This is Kumortuli. Tucked away among the serpentine byelanes of North Calcutta (Kolkata for quibblers), it is an ancient, dark, dirty, dingy, smelly place. It is also a magical one, because this is where gods are born.
‘Kumor‘ in Bengali means a potter (‘kumhar‘ in Hindi), and ‘tuli‘ is a variation of the word ‘tola‘, meaning neighbourhood. As a Calcuttan, I knew of Kumortuli’s special nature, but only had a vague idea of where it was.

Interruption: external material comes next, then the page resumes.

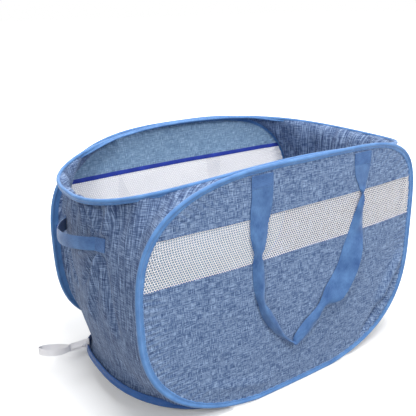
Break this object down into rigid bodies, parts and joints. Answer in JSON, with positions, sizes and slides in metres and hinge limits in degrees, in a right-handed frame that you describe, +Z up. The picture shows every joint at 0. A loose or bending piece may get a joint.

As a features writer with an English daily, however, I took my first steps into the neighbourhood while writing a series on Calcutta’s heritage. I have gone back several times since, for the pleasure of walking through lanes lined with rotting bamboo poles, mountains of river clay and mud, and half-finished idols of almost every deity in the Hindu pantheon.
The ‘studios’ in which the potters work beggar belief. Most of them are partially roofless but dark, have no concrete flooring to speak of, and are DAMP. They are hell holes, but they give life to idols that are exported to all corners of the world. The Ganga flows past Kumortuli, and is an unending source of clay, but like the river, the neighborhood too is in a state of steady decay.
Speak to the craftsmen and you hear the familiar tale of official apathy and neglect, and resentment about broken promises. For a superficial visitor, it is a joyless place, and the sea of sullen faces does little to alter that view. However, I have watched those faces transform as nimble fingers lovingly shape goddess Durga’s heart-shaped face, and those eyes light up as the finished idol is transported out.
There are 15 days to go for Durga Puja this year, and the potters have had a rough time. The monsoon has overstayed its welcome, the clay on the idols has refused to dry, the government has turned a blind eye — Calcuttans know the routine. And yet, magically, not a single deadline will be missed and not a dab of paint be out of place as D-Day arrives. The gods have always seen to that.